A inicio de 1964, JK era el favorito para las elecciones presidenciales del 65. Días después de lanzar su precandidatura, el recién instaurado golpe militar iniciaría una intensa campaña amplificada por los medios de comunicación denunciando la corrupción de JK. El departamento que alquilaba de un amigo, decían, era el pago de empresarios por los beneficios recibidos. El presidente Castelo Branco canceló su mandato de senador y sus derechos políticos por 10 años. Los fantasmas de la corrupción y del comunismo consiguieron cerrarle el camino de vuelta a la Alvorada. Cincuenta años después, los mismos fantasmas expulsaron a la presidenta Dilma y excluyeron a Lula de la corrida presidencial de 2018, al ponerlo preso por el mismo tipo de denuncia contra JK. Después de 580 días preso, demostró que lo había sido por manipulación judicial, política y mediática y volvió a la disputa electoral ganándole a Bolsonaro por más de dos millones de votos. Margen estrecho considerando los 118.552.353 votos. Suficientes para detener el proyecto de destrucción institucional representado por el bolsonarismo.
Bolsonaro y su círculo íntimo no dudarían en quebrar el orden institucional. Sin apoyo internacional, las FFAA o seguridad no se han sumado a esa apuesta –salvo la dirigencia de la policía federal de caminos–, ni tampoco las bases de soporte político y religioso. Los aliados del parlamento ya están alineándose al nuevo gobierno y los principales pastores evangélicos comenzaron a rezar por el nuevo presidente. El juego por el poder en Brasil es pragmático. Conservador, pero siempre del lado del ganador.
A diferencia de 2018 cuando, galvanizado por el antipetismo, gran parte del espectro económico, político y mediático se alineó detrás de Bolsonaro y cuando la disputa política –de corazones y mentes – fue trabada en las redes sociales con el know-how importado de las experiencias del Brexit y de Trump, la elección de 2022 colocó un dilema a varios actores que fueron conniventes con el proyecto representado por Bolsonaro. Los escándalos de la gestión sanitaria, ambiental, política y económica del gobierno, así como el darse cuenta que el remolino antisistema bolsonarista también iría a tragarlos, llevó a muchos antipetistas convictos a declarar su voto en Lula. También hubo disputa en las redes, colocando a la defensiva al bolsonarismo al tener que explicarse sobre masonería, pedofilia, desindexación del salario mínimo y jubilaciones, acciones armadas de aliados contra policías y minorías entre muchas otras cosas.

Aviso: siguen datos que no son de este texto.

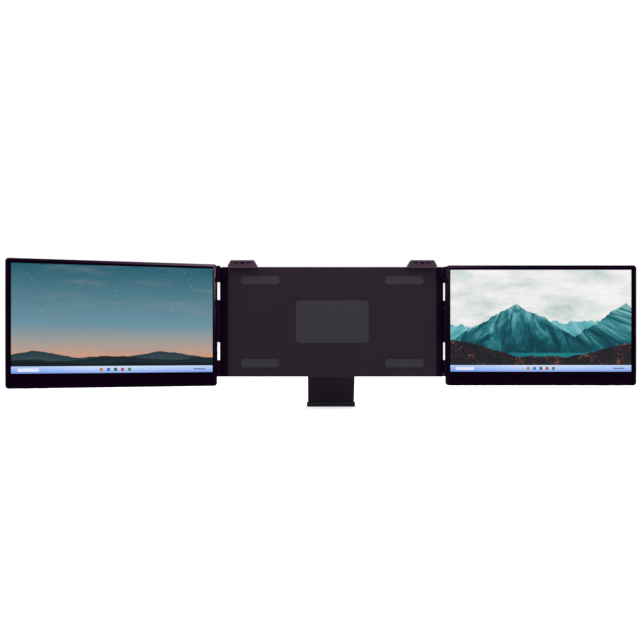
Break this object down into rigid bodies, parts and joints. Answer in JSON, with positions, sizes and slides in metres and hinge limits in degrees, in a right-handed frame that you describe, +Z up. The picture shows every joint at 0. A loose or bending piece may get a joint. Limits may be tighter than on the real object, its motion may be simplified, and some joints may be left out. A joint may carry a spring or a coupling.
{
  "type": "laptop screen extender",
  "caption": "Dual-screen laptop extender: thin displays hinged on a flat bracket that clips onto the laptop's lid from behind, with a telescopic folding leg.",
  "frame": {"origin": "middle of the bracket's front pad face, against which the laptop's lid rests", "axes": "+X to the viewer's right along the row of screens, +Y away from the viewer, +Z up"},
  "size_m": [0.9846, 0.1897, 0.2497],
  "materials": {
    "bezel_plastic": "fine moulded texture, near-black",
    "cover_plastic": "fine moulded texture, near-black",
    "bracket_plastic": "fine moulded texture, near-black",
    "clip_plastic": "satin moulded, dark aubergine grey",
    "button_plastic": "satin",
    "speaker_plastic": "satin",
    "painted_metal": "satin black powder coat",
    "steel": "zinc plated",
    "spring_steel": "drawn wire",
    "port_steel": "nickel plated",
    "screw_black": "black oxide",
    "washer_alloy": "plain",
    "sheet_alloy": "rolled",
    "silicone": "matte",
    "left_display": "lit panel with an evening hill picture",
    "right_display": "lit panel with a forest and cloud picture",
    "light_guide": "frosted",
    "circuit_board": "solder mask",
    "ribbon_film": "polyimide film"
  },
  "bodies": {
    "bracket": {"front_plate": "bracket_plastic", "bracket_cover": "bracket_plastic", "spine_plate": "steel", "lid_pads": "silicone", "plate_screws": "screw_black", "rail_screws": "screw_black", "left_hinge_rail": "painted_metal", "right_hinge_rail": "painted_metal", "left_hinge_pins": "steel", "right_hinge_pins": "steel", "left_hinge_washers": "washer_alloy", "right_hinge_washers": "washer_alloy", "left_clip_spring": "spring_steel", "right_clip_spring": "spring_steel", "stand_bracket": "painted_metal", "stand_screws": "screw_black", "stand_pin": "steel", "stand_washers": "washer_alloy"},
    "stand_leg": {"stand_leg": "painted_metal", "stand_leg_cover": "painted_metal", "foot_friction_springs": "spring_steel"},
    "stand_foot": {"foot_plate": "painted_metal", "foot_sole": "silicone"},
    "left_clip": {"left_clip": "clip_plastic", "left_clip_liner": "silicone"},
    "left_screen": {"left_front_bezel": "bezel_plastic", "left_rear_cover": "cover_plastic", "left_lcd_panel": "left_display", "left_backlight": "light_guide", "left_chassis_sheet": "sheet_alloy", "left_hinge_leaf": "steel", "left_driver_board": "circuit_board", "left_panel_ribbon": "ribbon_film", "left_speakers": "speaker_plastic", "left_ports": "port_steel", "left_cover_screws": "screw_black"},
    "left_power_button": {"left_power_button": "button_plastic"},
    "left_menu_rocker": {"left_menu_rocker": "button_plastic"},
    "right_clip": {"right_clip": "clip_plastic", "right_clip_liner": "silicone"},
    "right_screen": {"right_front_bezel": "bezel_plastic", "right_rear_cover": "cover_plastic", "right_lcd_panel": "right_display", "right_backlight": "light_guide", "right_chassis_sheet": "sheet_alloy", "right_hinge_leaf": "steel", "right_driver_board": "circuit_board", "right_panel_ribbon": "ribbon_film", "right_speakers": "speaker_plastic", "right_ports": "port_steel", "right_cover_screws": "screw_black"},
    "right_power_button": {"right_power_button": "button_plastic"},
    "right_menu_rocker": {"right_menu_rocker": "button_plastic"}
  },
  "joints": [
    {"name": "right_screen_hinge", "type": "hinge", "parent": "bracket", "child": "right_screen", "pos_m": [0.1826, -0.0083, 0], "axis": [0, 0, 1], "range_deg": [-180, 15]},
    {"name": "left_screen_hinge", "type": "hinge", "parent": "bracket", "child": "left_screen", "pos_m": [-0.1826, -0.0176, 0], "axis": [0, 0, -1], "range_deg": [-168.5, 26.5]},
    {"name": "stand_fold", "type": "hinge", "parent": "bracket", "child": "stand_leg", "pos_m": [0, 0.0176, 0.06], "axis": [1, 0, 0], "range_deg": [-22, 23]},
    {"name": "stand_extend", "type": "slide", "parent": "stand_leg", "child": "stand_foot", "axis": [0, 0.3746, -0.9272], "range_m": [-0.065, 0.025]},
    {"name": "left_clip_slide", "type": "slide", "parent": "bracket", "child": "left_clip", "axis": [0, 0, 1], "range_m": [0, 0.03], "stiffness_N_per_m": 200, "springref_m": -0.015, "deforming": ["left_clip_spring"]},
    {"name": "left_power_press", "type": "slide", "parent": "left_screen", "child": "left_power_button", "axis": [0, 0, 1], "range_m": [0, 0.0005], "stiffness_N_per_m": 600},
    {"name": "left_menu_rock", "type": "hinge", "parent": "left_screen", "child": "left_menu_rocker", "pos_m": [-0.44064, -0.06346, -0.1014], "axis": [-0.1994, 0.9799, 0], "range_deg": [-3, 3], "stiffness_Nm_per_rad": 0.06},
    {"name": "right_clip_slide", "type": "slide", "parent": "bracket", "child": "right_clip", "axis": [0, 0, 1], "range_m": [0, 0.03], "stiffness_N_per_m": 200, "springref_m": -0.015, "deforming": ["right_clip_spring"]},
    {"name": "right_power_press", "type": "slide", "parent": "right_screen", "child": "right_power_button", "axis": [0, 0, 1], "range_m": [0, 0.0005], "stiffness_N_per_m": 600},
    {"name": "right_menu_rock", "type": "hinge", "parent": "right_screen", "child": "right_menu_rocker", "pos_m": [0.4446, -0.0018, -0.1014], "axis": [0, 1, 0], "range_deg": [-3, 3], "stiffness_Nm_per_rad": 0.06}
  ]
}
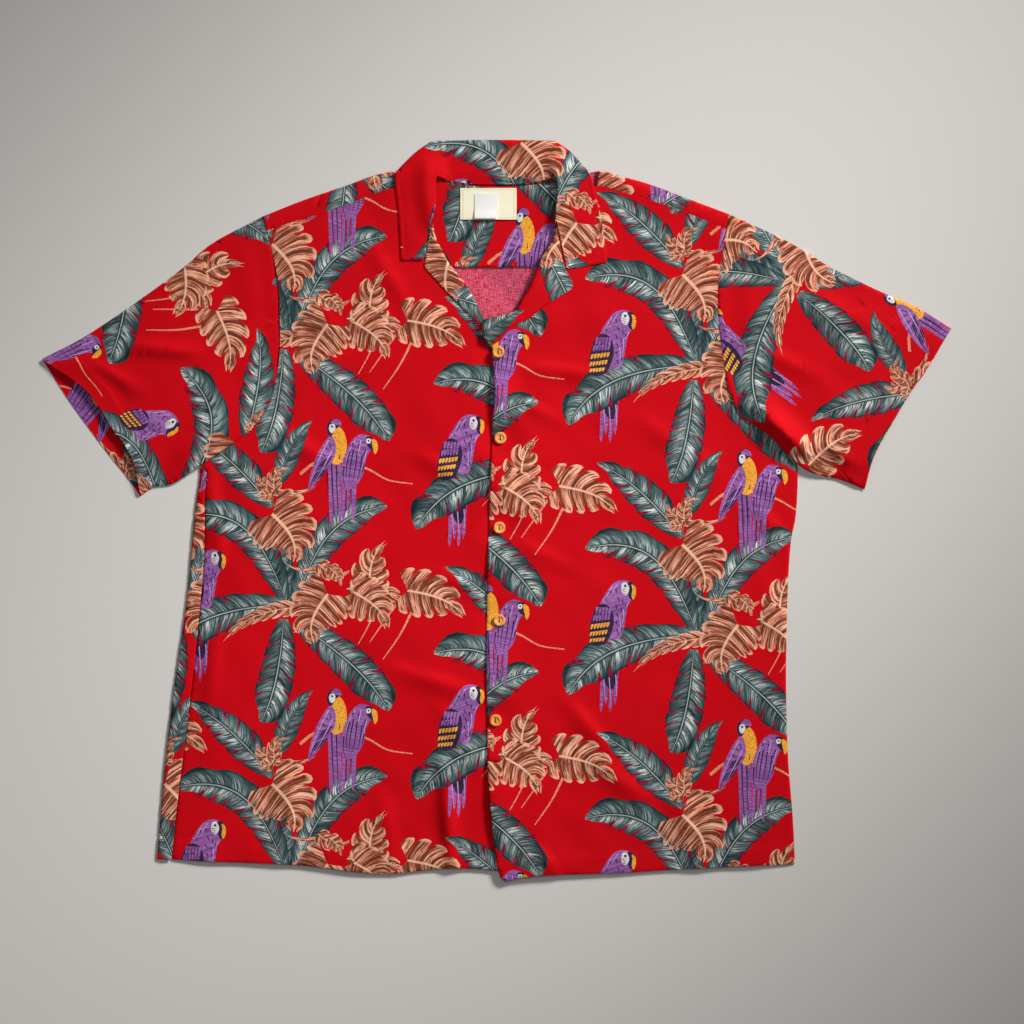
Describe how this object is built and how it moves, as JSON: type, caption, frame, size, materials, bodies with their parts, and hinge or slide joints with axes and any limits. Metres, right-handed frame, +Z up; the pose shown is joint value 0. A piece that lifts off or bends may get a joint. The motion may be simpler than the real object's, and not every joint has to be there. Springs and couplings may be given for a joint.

Las imágenes de manifestantes con camisas del Scrach pidiendo intervención militar asustan, pero en Brasil acompañan, al menos desde 2016. Sin soportes institucionales, queda el apelo milenarista por la llegada de un nuevo tiempo, con la movilización en rutas y ante cuarteles. De a poco se vacían. Tras la oscuridad que significó Bolsonaro, una nueva alvorada parece anunciar el retorno de la política y la convivencia, a pesar de las nubes y las tormentas que se ven en el horizonte.